The juggler from whom I received the following account, was spoken of by his companions and friends as “one of the cleverest that ever came out.” He was at this time performing in the evening at one of the chief saloons on the other side of the water.
He certainly appears to have been successful enough when he first appeared in the streets, and the way in which he squandered the amount of money he then made is a constant source of misery to him, for he kept exclaiming in the midst of his narrative, “Ah! I might have been a gentleman now, if I hadn’t been the fool I was then.”
As a proof of his talents and success he assured me, that when Ramo Samee first came out, he not only learned how to do all the Indian’s tricks, but also did them so dexterously, that when travelling “Samee has often paid him ten shillings not to perform in the same town with him.”
He was a short man, with iron-grey hair, which had been shaved high upon the temples to allow him to assume the Indian costume. The skin of the face was curiously loose, and formed deep lines about the chin, whilst in the cheeks there were dimples, or rather hollows, almost as deep as those on a sofa cushion. He had a singular look, from his eyebrows and eyes being so black.
His hands were small and delicate, and when he took up anything, he did it as if he were lifting the cup with the ball under it.
“I’m a juggler,” he said, “but I don’t know if that’s the right term, for some people call conjurers jugglers; but it’s wrong. When I was in Ireland they called me a “manulist,” and it was a gentleman wrote the bill out for me. The difference I makes between conjuring and juggling is, one’s deceiving to the eye and the other’s pleasing to the eye—yes, that’s it—it’s dexterity.
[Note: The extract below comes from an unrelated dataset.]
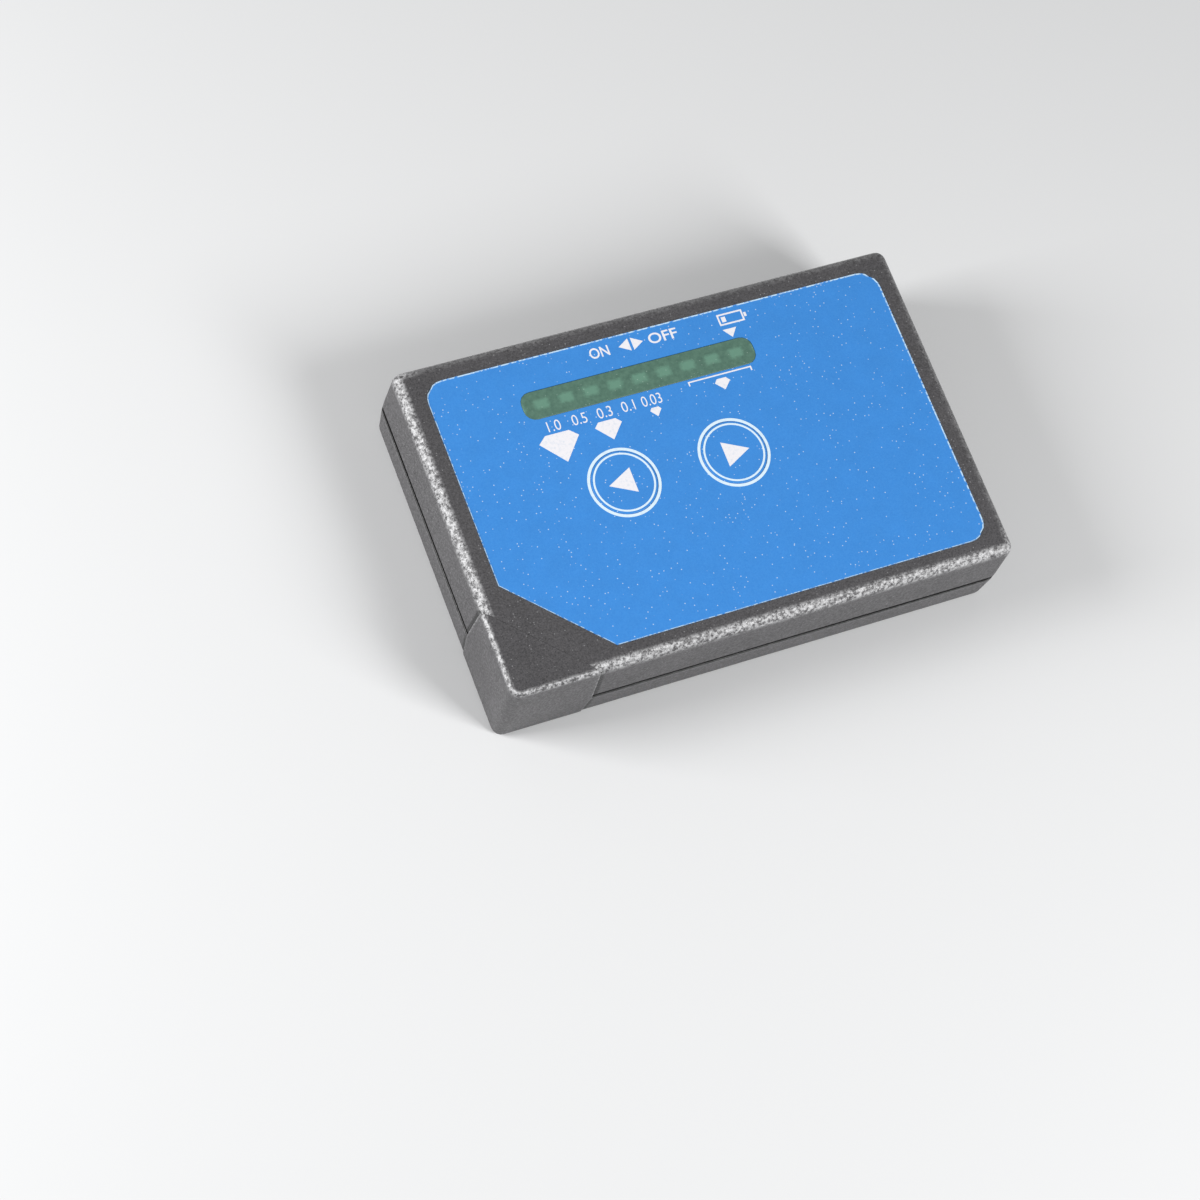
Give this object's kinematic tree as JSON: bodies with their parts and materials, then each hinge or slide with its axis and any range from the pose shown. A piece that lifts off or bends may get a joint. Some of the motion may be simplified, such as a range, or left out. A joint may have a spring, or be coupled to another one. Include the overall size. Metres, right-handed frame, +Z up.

“I dare say I’ve been at juggling 40 years, for I was between 14 and 15 when I begun, and I’m 56 now. I remember Ramo Samee and all the first process of the art. He was the first as ever I knew, and very good indeed; there was no other to oppose him, and he must have been good then. I suppose I’m the oldest juggler alive.
“My father was a whitesmith, and kept a shop in the Waterloo-road, and I ran away from him. There was a man of the name of Humphreys kept a riding-school in the Waterloo-road (there was very few houses there then, only brick-fields—aye, what is the Victoria theatre now was then a pin-factory and a hatter’s; it wasn’t opened for performance then), and I used to go to this riding-school and practise tumbling when the horse-dung was thrown out, for I was very ambitious to be a tumbler. When I used to go on this here dung-heap, sometimes father would want me to blow the fire or strike for him, and he’d come after me and catch me tumbling, and take off his apron and wallop me with it all the way home; and the leather strings used to hurt, I can tell you.
“I first went to work at the pin-factory, where the Coburg’s built now, and dropped tumbling then. Then I went to a hatter’s in Oakley-street, and there I took to tumbling again, and used to get practising on the wool-packs (they made the hats then out of wool stuff and hare-skins, and such-like, and you couldn’t get a hat then under 25s.); I couldn’t get my heart away from tumbling all the time I was there, for it was set on it. I’d even begin tumbling when I went out on errands, doing hand-spring, and starts-up (that’s laying on your back and throwing yourself up), and round-alls (that’s throwing yourself backwards on to your hands and back again to your feet), and walking on my hands. I never let any of the men see me practise. I had to sweep the warehouse up, and all the wool was there, and I used to have a go to myself in the morning before they was up.
“The way I got into my professional career was this: I used to have to go and get the men’s beer, for I was kept for that. You see, I had to go to the men’s homes to fetch their breakfasts, and the dinners and teas—I wish I had such a place now. The men gave me a shilling a-week, and there was twelve of them when in full work, and the master gave me 4s. 6d. Besides that they never worked on a Monday, but I was told to fetch their food just the same, so that their wives mightn’t know; and I had all their twelve dinners, breakfasts, and so on. I kept about six of the boys there, and anybody might have the victuals that liked, for I’ve sometimes put ’em on a post for somebody to find.